WHAT TO WORK ON ▸
All the data should come back exactly as it was given.

◆ ◆ ◆ ◆

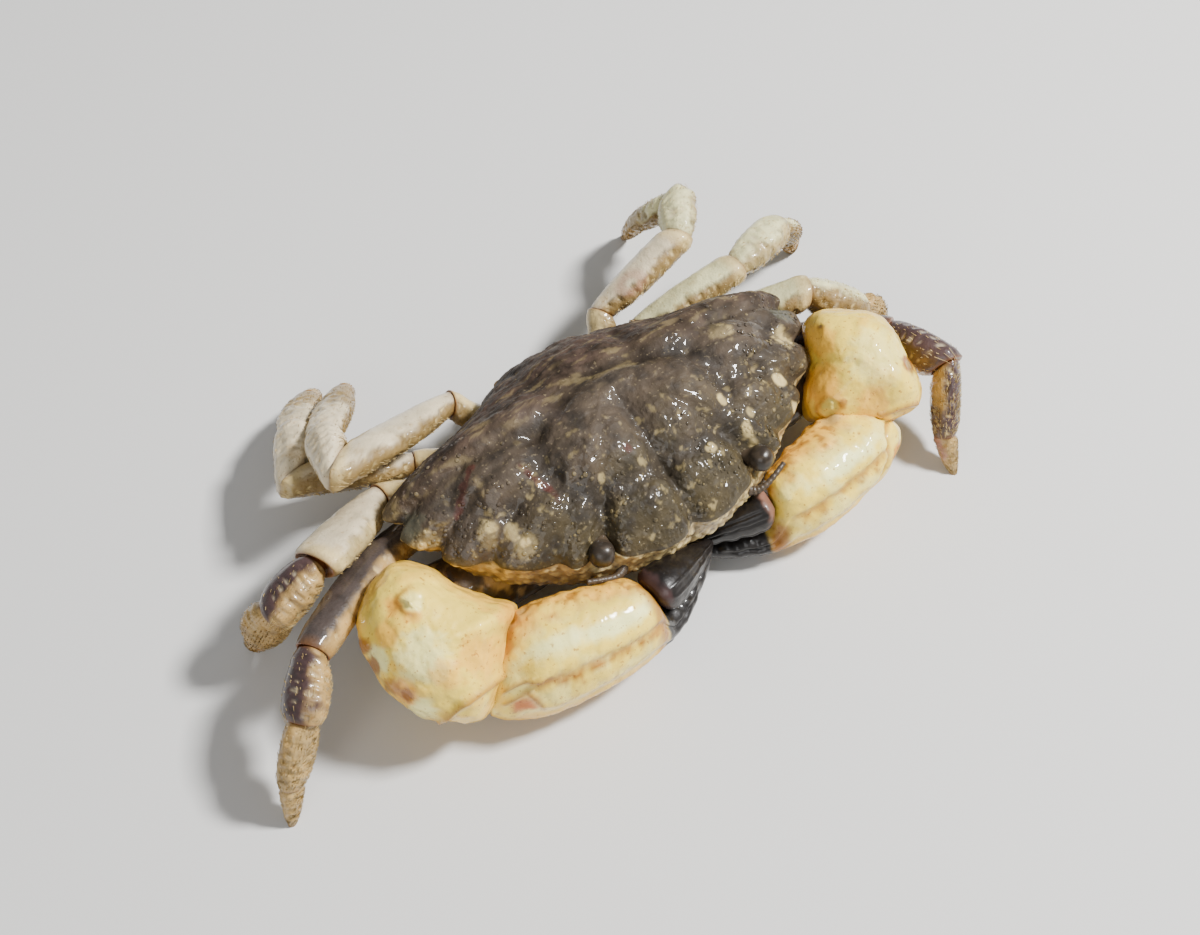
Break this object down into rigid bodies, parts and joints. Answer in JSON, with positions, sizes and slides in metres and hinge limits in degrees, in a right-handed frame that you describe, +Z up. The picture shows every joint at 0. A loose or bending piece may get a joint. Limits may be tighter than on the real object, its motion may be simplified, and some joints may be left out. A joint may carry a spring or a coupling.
{
  "type": "furrowed crab figure",
  "caption": "Life-size broad-shelled shore crab at rest, with a furrowed oval carapace, heavy dark-tipped claws and short stout walking legs.",
  "frame": {"origin": "middle of the footprint, on the floor", "axes": "+X towards the crab's left side, -Y towards its front, +Z up"},
  "size_m": [0.091, 0.0548, 0.0213],
  "materials": {
    "carapace_shell": "glossy, as if wet",
    "claw_shell": "glossy cream",
    "finger_horn": "polished near black",
    "eye": "polished black",
    "leg_shell": "satin",
    "under_shell": "satin"
  },
  "bodies": {
    "root": {"abdomen": "under_shell", "antenna_left": "under_shell", "antenna_right": "under_shell", "carapace": "carapace_shell", "claw_left_carpus": "claw_shell", "claw_left_coxa": "claw_shell", "claw_left_finger": "finger_horn", "claw_left_merus": "claw_shell", "claw_left_palm": "claw_shell", "claw_right_carpus": "claw_shell", "claw_right_coxa": "claw_shell", "claw_right_finger": "finger_horn", "claw_right_merus": "claw_shell", "claw_right_palm": "claw_shell", "eye_left": "eye", "eye_right": "eye", "leg1_left_carpus": "leg_shell", "leg1_left_coxa": "leg_shell", "leg1_left_dactyl": "leg_shell", "leg1_left_merus": "leg_shell", "leg1_left_propodus": "leg_shell", "leg1_right_carpus": "leg_shell", "leg1_right_coxa": "leg_shell", "leg1_right_dactyl": "leg_shell", "leg1_right_merus": "leg_shell", "leg1_right_propodus": "leg_shell", "leg2_left_carpus": "leg_shell", "leg2_left_coxa": "leg_shell", "leg2_left_dactyl": "leg_shell", "leg2_left_merus": "leg_shell", "leg2_left_propodus": "leg_shell", "leg2_right_carpus": "leg_shell", "leg2_right_coxa": "leg_shell", "leg2_right_dactyl": "leg_shell", "leg2_right_merus": "leg_shell", "leg2_right_propodus": "leg_shell", "leg3_left_carpus": "leg_shell", "leg3_left_coxa": "leg_shell", "leg3_left_dactyl": "leg_shell", "leg3_left_merus": "leg_shell", "leg3_left_propodus": "leg_shell", "leg3_right_carpus": "leg_shell", "leg3_right_coxa": "leg_shell", "leg3_right_dactyl": "leg_shell", "leg3_right_merus": "leg_shell", "leg3_right_propodus": "leg_shell", "leg4_left_carpus": "leg_shell", "leg4_left_coxa": "leg_shell", "leg4_left_dactyl": "leg_shell", "leg4_left_merus": "leg_shell", "leg4_left_propodus": "leg_shell", "leg4_right_carpus": "leg_shell", "leg4_right_coxa": "leg_shell", "leg4_right_dactyl": "leg_shell", "leg4_right_merus": "leg_shell", "leg4_right_propodus": "leg_shell", "maxilliped_left": "under_shell", "maxilliped_right": "under_shell", "thorax": "under_shell"}
  },
  "joints": []
}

◆ ◆ ◆ ◆

ANSWER FOR THE TASK ▸
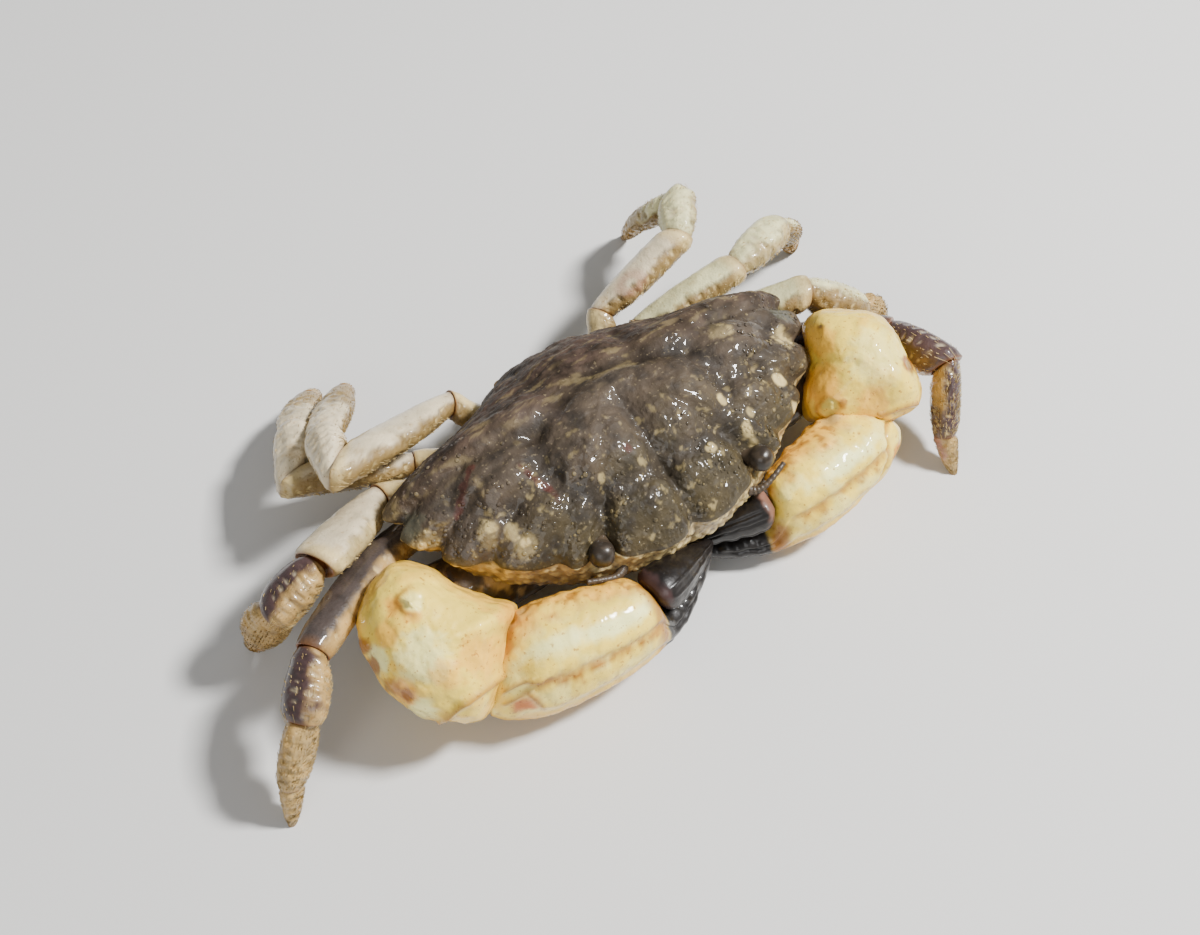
Break this object down into rigid bodies, parts and joints. Answer in JSON, with positions, sizes and slides in metres and hinge limits in degrees, in a right-handed frame that you describe, +Z up. The picture shows every joint at 0. A loose or bending piece may get a joint. Limits may be tighter than on the real object, its motion may be simplified, and some joints may be left out. A joint may carry a spring or a coupling.
{
  "type": "furrowed crab figure",
  "caption": "Life-size broad-shelled shore crab at rest, with a furrowed oval carapace, heavy dark-tipped claws and short stout walking legs.",
  "frame": {"origin": "middle of the footprint, on the floor", "axes": "+X towards the crab's left side, -Y towards its front, +Z up"},
  "size_m": [0.091, 0.0548, 0.0213],
  "materials": {
    "carapace_shell": "glossy, as if wet",
    "claw_shell": "glossy cream",
    "finger_horn": "polished near black",
    "eye": "polished black",
    "leg_shell": "satin",
    "under_shell": "satin"
  },
  "bodies": {
    "root": {"abdomen": "under_shell", "antenna_left": "under_shell", "antenna_right": "under_shell", "carapace": "carapace_shell", "claw_left_carpus": "claw_shell", "claw_left_coxa": "claw_shell", "claw_left_finger": "finger_horn", "claw_left_merus": "claw_shell", "claw_left_palm": "claw_shell", "claw_right_carpus": "claw_shell", "claw_right_coxa": "claw_shell", "claw_right_finger": "finger_horn", "claw_right_merus": "claw_shell", "claw_right_palm": "claw_shell", "eye_left": "eye", "eye_right": "eye", "leg1_left_carpus": "leg_shell", "leg1_left_coxa": "leg_shell", "leg1_left_dactyl": "leg_shell", "leg1_left_merus": "leg_shell", "leg1_left_propodus": "leg_shell", "leg1_right_carpus": "leg_shell", "leg1_right_coxa": "leg_shell", "leg1_right_dactyl": "leg_shell", "leg1_right_merus": "leg_shell", "leg1_right_propodus": "leg_shell", "leg2_left_carpus": "leg_shell", "leg2_left_coxa": "leg_shell", "leg2_left_dactyl": "leg_shell", "leg2_left_merus": "leg_shell", "leg2_left_propodus": "leg_shell", "leg2_right_carpus": "leg_shell", "leg2_right_coxa": "leg_shell", "leg2_right_dactyl": "leg_shell", "leg2_right_merus": "leg_shell", "leg2_right_propodus": "leg_shell", "leg3_left_carpus": "leg_shell", "leg3_left_coxa": "leg_shell", "leg3_left_dactyl": "leg_shell", "leg3_left_merus": "leg_shell", "leg3_left_propodus": "leg_shell", "leg3_right_carpus": "leg_shell", "leg3_right_coxa": "leg_shell", "leg3_right_dactyl": "leg_shell", "leg3_right_merus": "leg_shell", "leg3_right_propodus": "leg_shell", "leg4_left_carpus": "leg_shell", "leg4_left_coxa": "leg_shell", "leg4_left_dactyl": "leg_shell", "leg4_left_merus": "leg_shell", "leg4_left_propodus": "leg_shell", "leg4_right_carpus": "leg_shell", "leg4_right_coxa": "leg_shell", "leg4_right_dactyl": "leg_shell", "leg4_right_merus": "leg_shell", "leg4_right_propodus": "leg_shell", "maxilliped_left": "under_shell", "maxilliped_right": "under_shell", "thorax": "under_shell"}
  },
  "joints": []
}